Almost 70 hotels and luxury apartment buildings across the country use the tablet and app, Allibhoy said, and Keypr is working to expand its distribution after raising the $12.8 million round earlier this month, bringing its total capital raised to $19 million.

The money will allow the company, founded in 2015, to make the hires necessary to get its backlog of about 200 venues up and running, said Allibhoy, who declined to disclose financial data.

About a dozen venues are using the tablet and app locally, including Hollywood Proper Residences in Columbia Square and Luxe Rodeo Drive Hotel in Beverly Hills.

The series A round was led by New York’s Karlani Capital, a venture firm focused on tech companies, which also contributed seed money in 2014. Allibhoy co-founded the company with hotelier Sabir Jaffer.

The company charges a software licensing fee based on usage rather than an upfront fee.

It provides hotels opportunities to make extra money by letting them send out a push notification to certain guests offering a spa special if the spa is underbooked, for example.

Food Trucks App

A Woodland Hills-based company offering something similar to Keypr, but for food trucks and their customers, officially launched last month.

Bistro Planet Inc., which started operating in beta in January, allows customers to track participating food trucks and order remotely for pickup. On the back end, the software streamlines the process by which food trucks book locations.

More than 300 trucks, including Woody’s Grill, are using the app in Los Angeles County, according to Roie Edery, Bistro Planet co-founder and chief executive.

The firm takes a cut of 5 percent of sales from its food truck clients, a total that includes the typical 2.75 percent credit card-processing fee, Edery said. It charges customers 99 cents a transaction.

There’s also a potential $25 million to be made from location booking annually, he said.

Edery estimated the county has 1,000 food trucks, which he said make $300,000 each on average annually.

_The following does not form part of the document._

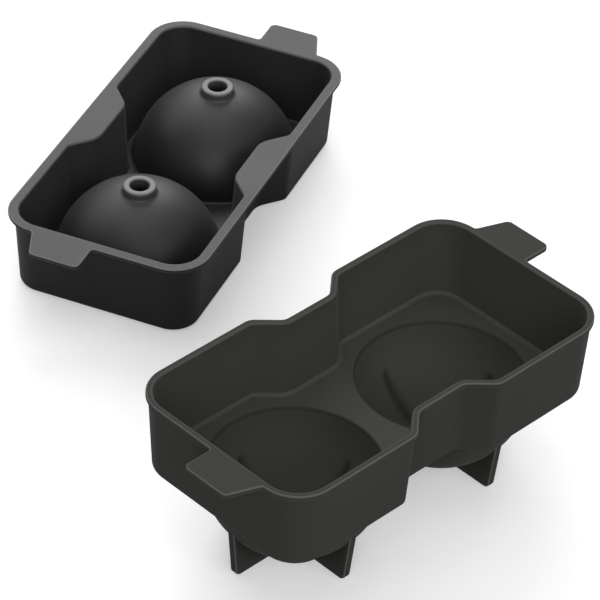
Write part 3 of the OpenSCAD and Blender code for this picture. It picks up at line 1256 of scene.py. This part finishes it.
@dataclass(frozen=True)
class Studio:
    """The floor, the lights and the camera.

    Args:
        aim: The point the camera looks at, in mm.
        azimuth: The camera's way round, in degrees: 0 looks along +Y.
        elevation: Its height above the horizon, in degrees.
        roll: How far its right side is lifted, in degrees.
        distance: Its distance from the aim, in mm.
        lens: Its focal length, in mm on a 36 mm sensor.
        floor_l2: Half the floor's length, in metres.
        floor_colour: The floor's colour as the camera sees it, linear.
        floor_glow: The floor's own glow, which only the camera sees.
        bounce_colour: The floor's colour as it throws light on the mould, linear.
        room_tone: How much light the room throws at the mould.
        light_away: The lights' distance, in metres.
        light_l: The lights' width and height, in metres.
    """

    aim: tuple[float, float, float]
    azimuth: float = -45.784
    elevation: float = 38.354
    roll: float = 2.816
    distance: float = 1339.52
    lens: float = 216.0
    floor_l2: float = 4.0
    floor_colour: tuple[float, float, float] = (0.8, 0.8, 0.8)
    floor_glow: float = 0.3
    bounce_colour: tuple[float, float, float] = (0.3, 0.3, 0.3)
    room_tone: float = 0.28
    light_away: float = 1.6
    light_l: float = 1.1

    def camera(self) -> None:
        """Sets up the camera at the photograph's angle."""
        data = bpy.data.cameras.new("camera")
        data.lens, data.sensor_width = self.lens, 36.0
        data.clip_start, data.clip_end = 0.05, 20.0
        data.dof.use_dof = False
        camera = bpy.data.objects.new("camera", data)
        bpy.context.scene.collection.objects.link(camera)
        a, e, r = (math.radians(v) for v in (self.azimuth, self.elevation, self.roll))
        back = Vector((math.sin(a) * math.cos(e), -math.cos(a) * math.cos(e), math.sin(e)))
        level = Vector((math.cos(a), math.sin(a), 0))
        upright = back.cross(level)
        right = level * math.cos(r) + upright * math.sin(r)
        up = upright * math.cos(r) - level * math.sin(r)
        spot = (Vector(self.aim) + back * self.distance) * MM
        turned = Matrix((right, up, back)).transposed().to_4x4()
        camera.matrix_world = Matrix.Translation(spot) @ turned
        bpy.context.scene.camera = camera

    def floor(self) -> None:
        """Lays the plain pale floor."""
        half = self.floor_l2
        mesh = bpy.data.meshes.new("floor")
        corners = [(x * half, y * half, 0) for x, y in ((-1, -1), (1, -1), (1, 1), (-1, 1))]
        mesh.from_pydata(corners, [], [(0, 1, 2, 3)])
        floor = bpy.data.objects.new("floor", mesh)
        bpy.context.scene.collection.objects.link(floor)
        material = bpy.data.materials.new("pale floor")
        material.use_nodes = True
        t = Tree(material.node_tree)
        lit, bounced = t.add("ShaderNodeBsdfDiffuse"), t.add("ShaderNodeBsdfDiffuse")
        glow, seen = t.add("ShaderNodeEmission"), t.add("ShaderNodeAddShader")
        path, mix = t.add("ShaderNodeLightPath"), t.add("ShaderNodeMixShader")
        out = t.add("ShaderNodeOutputMaterial")
        lit.inputs["Color"].default_value = (*self.floor_colour, 1)
        bounced.inputs["Color"].default_value = (*self.bounce_colour, 1)
        glow.inputs["Strength"].default_value = self.floor_glow
        t.link(path.outputs["Is Camera Ray"], mix.inputs["Fac"])
        t.link(bounced.outputs["BSDF"], mix.inputs[1])
        t.link(lit.outputs["BSDF"], seen.inputs[0])
        t.link(glow.outputs["Emission"], seen.inputs[1])
        t.link(seen.outputs["Shader"], mix.inputs[2])
        t.link(mix.outputs["Shader"], out.inputs["Surface"])
        mesh.materials.append(material)

    def light(self, name: str, azimuth: float, elevation: float, watts: float) -> None:
        """Hangs a soft light that faces the mould.

        Args:
            name: The light's name.
            azimuth: Its way round from behind the camera, in degrees.
            elevation: Its height above the horizon, in degrees.
            watts: Its power.
        """
        data = bpy.data.lights.new(name, "AREA")
        data.shape, data.energy = "RECTANGLE", watts
        data.size = data.size_y = self.light_l
        lamp = bpy.data.objects.new(name, data)
        a, e = math.radians(self.azimuth + azimuth), math.radians(elevation)
        way = Vector((math.sin(a) * math.cos(e), -math.cos(a) * math.cos(e), math.sin(e)))
        lamp.location = way * self.light_away
        lamp.rotation_euler = way.to_track_quat("Z", "Y").to_euler()
        bpy.context.scene.collection.objects.link(lamp)

    def lights(self) -> None:
        """Hangs the lights and sets the room's own brightness."""
        for name, azimuth, elevation, watts in (
            ("back softbox", 180, 36, 15),
            ("back left softbox", 235, 45, 5.5),
            ("top softbox", 0, 88, 5),
            ("front softbox", 0, 25, 11.5),
            ("right softbox", 50, 25, 8),
        ):
            self.light(name, azimuth, elevation, watts)
        world = bpy.data.worlds.new("room")
        world.use_nodes = True
        t = Tree(world.node_tree)
        path, walls = t.add("ShaderNodeLightPath"), t.add("ShaderNodeBackground")
        out = t.add("ShaderNodeOutputWorld")
        walls.inputs["Color"].default_value = (1, 1, 1, 1)
        tone = t.maths("MAXIMUM", path.outputs["Is Camera Ray"], self.room_tone)
        t.link(tone, walls.inputs["Strength"])
        t.link(walls.outputs["Background"], out.inputs["Surface"])
        bpy.context.scene.world = world
        bpy.context.scene.view_settings.view_transform = "Standard"


def main() -> None:
    """Builds the halves, dresses them, and sets up the studio."""
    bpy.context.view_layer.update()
    surface = RubberSurface().make()
    # The two halves are one silicone: the lower's paler colours and the upper's darker ones are
    # painted light and shade for the light on each half
    lit_lower_rubber = RubberFinish(
        "lower rubber",
        colour=(0.033, 0.0352, 0.0305),
        haze_colour=(0.042, 0.0445, 0.039),
        edge_highlight_colour=(0.085, 0.089, 0.081),
        painted_light_colour=(0.09, 0.092, 0.082),
        grain_size=0.0008,
        grain_depth=0.00003,
        shine=0.03,
    ).make(surface)
    shaded_upper_rubber = RubberFinish(
        "upper rubber",
        colour=(0.01, 0.01, 0.01),
        haze_colour=(0.016, 0.016, 0.016),
        edge_highlight_colour=(0.12, 0.12, 0.12),
        painted_light_colour=(0.22, 0.22, 0.22),
        grain_size=0.001,
        grain_depth=0.00004,
        shine=0.45,
    ).make(surface)
    pattern = Pattern()
    lower, upper = LowerTray(pattern), UpperTray(pattern)
    lower_body, upper_body = lower.build(), upper.build()
    fins = Fins(lower).build(lit_lower_rubber)
    for piece, material, slot in (
        (lower_body, lit_lower_rubber, "lower_tray"),
        (fins, lit_lower_rubber, "lower_tray"),
        (upper_body, shaded_upper_rubber, "upper_tray"),
    ):
        dress(piece, material)
        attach(piece, BODY)
        log.info("dressed %s with %s", piece.name, material.name)
    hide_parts("lower_tray")
    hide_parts("lower_tray")
    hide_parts("upper_tray")
    studio = Studio(aim=(27.120, -0.2, 0.0))
    studio.camera()
    studio.floor()
    studio.lights()


if __name__ == "__main__":
    main()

Bistro Planet allows truck owners to maximize the potential revenue of a certain location by sending push alerts to customers who have signed up or emailing them ahead of time.

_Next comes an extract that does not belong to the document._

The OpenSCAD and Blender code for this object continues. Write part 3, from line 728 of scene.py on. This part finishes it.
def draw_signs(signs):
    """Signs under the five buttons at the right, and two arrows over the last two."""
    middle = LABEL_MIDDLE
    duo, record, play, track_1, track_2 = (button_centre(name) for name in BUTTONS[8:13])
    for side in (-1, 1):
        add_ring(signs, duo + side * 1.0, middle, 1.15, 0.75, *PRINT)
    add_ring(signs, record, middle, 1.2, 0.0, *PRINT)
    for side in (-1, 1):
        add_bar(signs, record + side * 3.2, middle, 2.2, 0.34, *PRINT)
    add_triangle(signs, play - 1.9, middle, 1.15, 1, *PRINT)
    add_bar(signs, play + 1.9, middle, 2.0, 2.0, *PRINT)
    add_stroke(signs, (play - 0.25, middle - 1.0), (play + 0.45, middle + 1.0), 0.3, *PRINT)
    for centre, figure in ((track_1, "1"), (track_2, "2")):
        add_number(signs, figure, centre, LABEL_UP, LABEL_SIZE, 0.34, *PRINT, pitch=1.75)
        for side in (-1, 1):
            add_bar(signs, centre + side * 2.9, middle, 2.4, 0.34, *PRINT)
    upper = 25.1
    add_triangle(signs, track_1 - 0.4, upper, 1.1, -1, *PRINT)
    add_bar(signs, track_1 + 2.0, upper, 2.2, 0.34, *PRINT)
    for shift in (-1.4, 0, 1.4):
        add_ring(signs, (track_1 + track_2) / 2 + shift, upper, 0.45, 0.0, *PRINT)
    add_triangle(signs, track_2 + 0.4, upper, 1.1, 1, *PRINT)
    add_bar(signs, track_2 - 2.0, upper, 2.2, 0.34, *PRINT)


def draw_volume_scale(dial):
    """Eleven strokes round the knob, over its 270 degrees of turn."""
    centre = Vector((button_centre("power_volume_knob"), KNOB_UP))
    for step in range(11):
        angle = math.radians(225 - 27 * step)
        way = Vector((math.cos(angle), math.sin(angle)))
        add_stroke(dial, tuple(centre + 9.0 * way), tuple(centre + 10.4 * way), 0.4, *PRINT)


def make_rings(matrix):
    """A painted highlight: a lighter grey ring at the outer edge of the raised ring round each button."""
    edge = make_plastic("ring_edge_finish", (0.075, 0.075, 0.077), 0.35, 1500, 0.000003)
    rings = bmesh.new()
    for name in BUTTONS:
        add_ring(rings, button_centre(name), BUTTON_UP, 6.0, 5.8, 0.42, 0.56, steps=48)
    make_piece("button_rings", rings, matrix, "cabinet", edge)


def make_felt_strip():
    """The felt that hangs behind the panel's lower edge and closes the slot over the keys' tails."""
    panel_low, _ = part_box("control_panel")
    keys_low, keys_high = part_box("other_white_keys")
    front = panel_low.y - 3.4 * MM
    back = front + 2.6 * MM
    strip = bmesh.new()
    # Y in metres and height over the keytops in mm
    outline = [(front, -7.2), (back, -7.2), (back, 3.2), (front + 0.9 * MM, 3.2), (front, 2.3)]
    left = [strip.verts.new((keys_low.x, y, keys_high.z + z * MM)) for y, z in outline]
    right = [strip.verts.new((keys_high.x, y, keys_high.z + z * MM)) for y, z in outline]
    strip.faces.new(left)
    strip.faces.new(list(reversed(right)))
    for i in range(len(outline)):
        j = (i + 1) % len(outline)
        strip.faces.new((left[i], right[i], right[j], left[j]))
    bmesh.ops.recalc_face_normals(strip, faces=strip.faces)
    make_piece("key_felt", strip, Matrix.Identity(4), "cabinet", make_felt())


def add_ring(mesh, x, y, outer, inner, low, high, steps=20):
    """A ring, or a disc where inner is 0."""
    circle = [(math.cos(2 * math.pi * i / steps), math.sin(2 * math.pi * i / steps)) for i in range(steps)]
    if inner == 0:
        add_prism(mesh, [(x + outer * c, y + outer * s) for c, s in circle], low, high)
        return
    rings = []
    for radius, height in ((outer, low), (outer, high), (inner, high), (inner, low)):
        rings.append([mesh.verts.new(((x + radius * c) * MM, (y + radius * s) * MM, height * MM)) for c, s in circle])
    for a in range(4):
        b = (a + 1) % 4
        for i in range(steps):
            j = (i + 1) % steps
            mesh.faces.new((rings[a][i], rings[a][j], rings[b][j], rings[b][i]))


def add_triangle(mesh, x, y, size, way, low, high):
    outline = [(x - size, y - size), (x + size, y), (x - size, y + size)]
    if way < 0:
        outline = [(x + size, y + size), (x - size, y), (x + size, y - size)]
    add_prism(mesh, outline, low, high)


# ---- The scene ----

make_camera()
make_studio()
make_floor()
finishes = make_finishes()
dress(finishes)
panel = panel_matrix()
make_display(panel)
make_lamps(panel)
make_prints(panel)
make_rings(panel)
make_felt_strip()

“There’s a mismatch between supply and demand,” Edery said. “We want to eliminate that. We have the ability to know where trucks are going to be in the future.”

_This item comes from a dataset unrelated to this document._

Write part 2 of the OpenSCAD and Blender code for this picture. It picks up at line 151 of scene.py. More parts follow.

Edery and co-founder Aleksey Kempner funded the startup, along with some individual private investors, and are looking to close a $1.5 million seed round. Edery and Kempner previously worked on the software for Marina del Rey’s Eaze, a marijuana delivery app launched in 2014.

The duo plans to take Bistro Planet national eventually, but are focusing on the L.A. area for the moment.

Fresh Pricing

West L.A.-based pizza chain Fresh Brothers is turning to technology to maximize profitability in the face of rising industry costs.

Fresh Brothers, in which Hermosa Beach-based Nolan Capital Inc. took a controlling stake in September, hired Tampa, Fla.-based consultancy Revenue Management Solutions to help the chain optimize its prices and menu, the companies announced last week.

The deal comes as the minimum wage in Los Angeles was set to increase to $12 from $10.50 an hour last week.

Revenue Management, which has offices across the world, has also worked with Sentinel Capital Partners’ Checkers Drive-In Restaurants Inc. and Rally’s Hamburgers Inc., according to its website.

Fresh Brothers, which began in Manhattan Beach in 2008, has 19 locations in Southern California, the company said.

“As an example of how (Restaurant Management) is helping us, we are taking a look at how we have had one size of salad – a really large salad – for nine years since the company’s inception,” Chief Financial Officer Tony Dellamano said in a statement. “Should we go to both a small and a large size? RMS is helping us determine the best course of action through customer testing and analysis. We would like to improve profitability on our salads, but not in a way that will turn customers off.”